What needs to be done — Copy out the lines that include the word "with".
---------- Given information
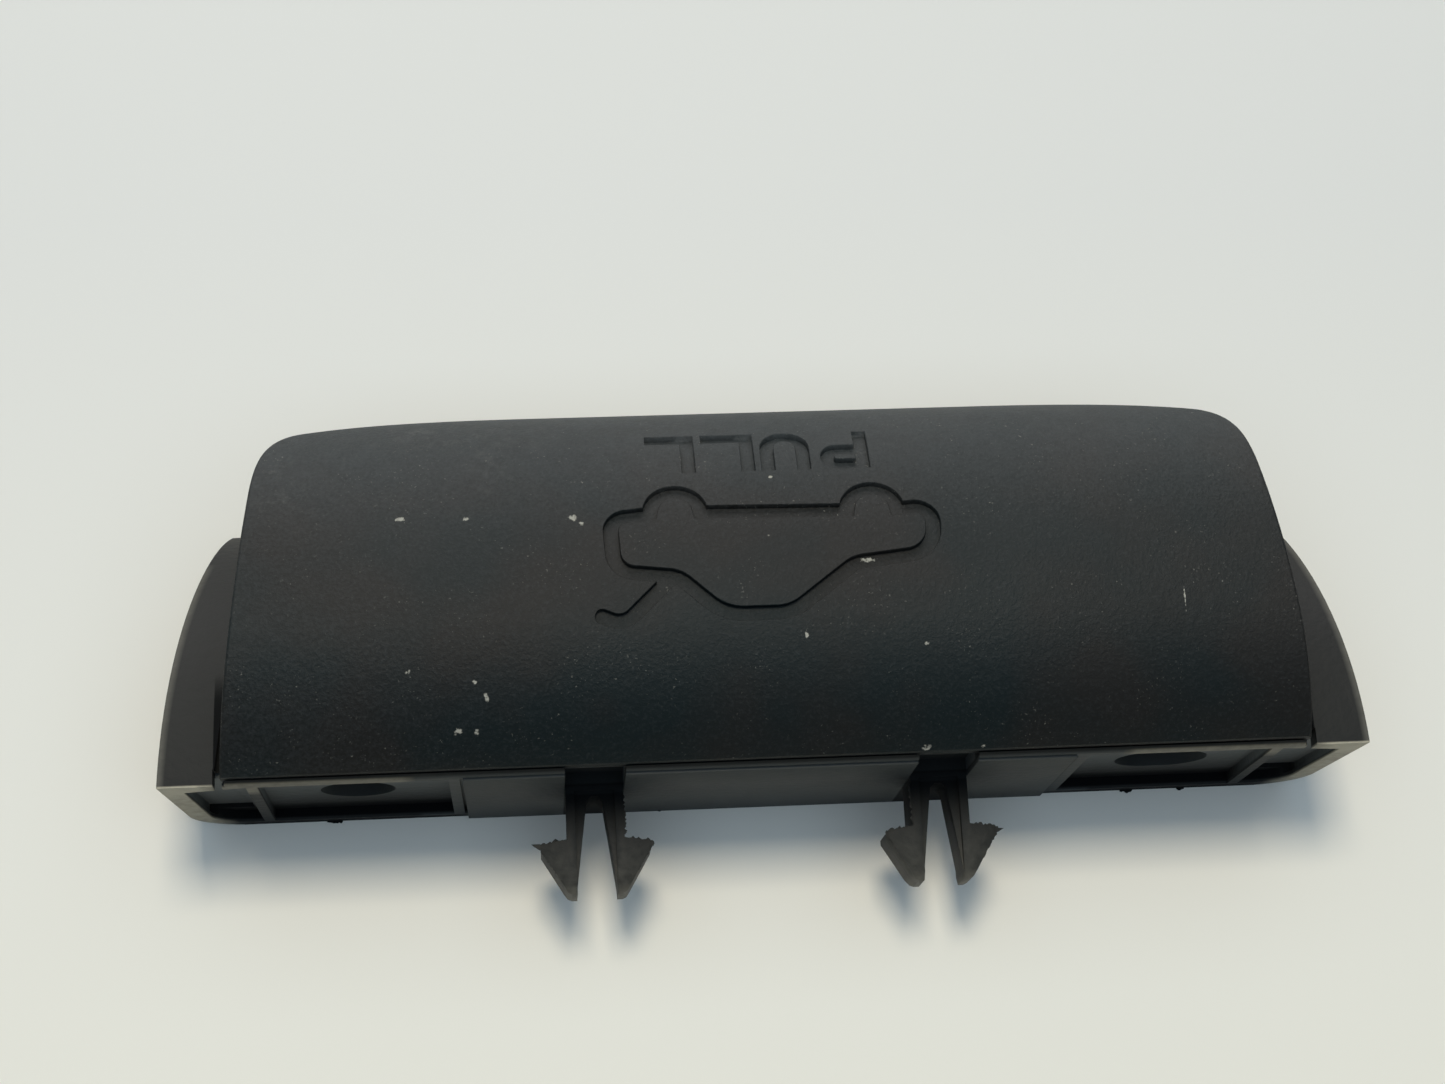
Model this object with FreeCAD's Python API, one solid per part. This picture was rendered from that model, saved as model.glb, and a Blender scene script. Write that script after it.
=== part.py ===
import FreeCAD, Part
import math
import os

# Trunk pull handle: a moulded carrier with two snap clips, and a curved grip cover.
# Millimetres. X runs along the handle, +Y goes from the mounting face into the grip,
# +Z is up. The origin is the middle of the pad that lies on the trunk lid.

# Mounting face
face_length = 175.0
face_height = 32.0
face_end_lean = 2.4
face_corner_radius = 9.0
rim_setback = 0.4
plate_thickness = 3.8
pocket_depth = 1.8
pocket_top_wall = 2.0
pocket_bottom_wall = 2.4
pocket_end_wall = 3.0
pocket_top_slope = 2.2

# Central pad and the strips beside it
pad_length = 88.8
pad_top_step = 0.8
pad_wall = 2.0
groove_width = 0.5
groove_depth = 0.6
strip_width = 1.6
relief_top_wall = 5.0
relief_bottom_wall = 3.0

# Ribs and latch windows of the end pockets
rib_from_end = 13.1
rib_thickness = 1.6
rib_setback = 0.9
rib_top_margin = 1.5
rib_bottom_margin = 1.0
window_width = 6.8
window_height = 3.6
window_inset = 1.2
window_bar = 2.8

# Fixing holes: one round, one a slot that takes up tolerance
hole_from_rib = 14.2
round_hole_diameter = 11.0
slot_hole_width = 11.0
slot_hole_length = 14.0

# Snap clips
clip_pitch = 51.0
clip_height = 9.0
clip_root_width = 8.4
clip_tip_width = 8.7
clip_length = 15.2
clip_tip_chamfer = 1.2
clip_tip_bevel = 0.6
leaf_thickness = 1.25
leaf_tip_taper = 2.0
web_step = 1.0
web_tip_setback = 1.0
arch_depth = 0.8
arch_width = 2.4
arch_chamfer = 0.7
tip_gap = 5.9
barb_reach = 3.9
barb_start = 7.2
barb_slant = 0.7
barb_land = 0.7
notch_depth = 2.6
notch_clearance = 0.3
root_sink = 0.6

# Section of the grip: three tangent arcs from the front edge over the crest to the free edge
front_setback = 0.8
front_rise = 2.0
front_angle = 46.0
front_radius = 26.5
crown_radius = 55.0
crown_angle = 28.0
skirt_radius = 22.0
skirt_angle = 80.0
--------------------
Completed exercise —
Model this object with FreeCAD's Python API, one solid per part. This picture was rendered from that model, saved as model.glb, and a Blender scene script. Write that script after it.
# Trunk pull handle: a moulded carrier with two snap clips, and a curved grip cover.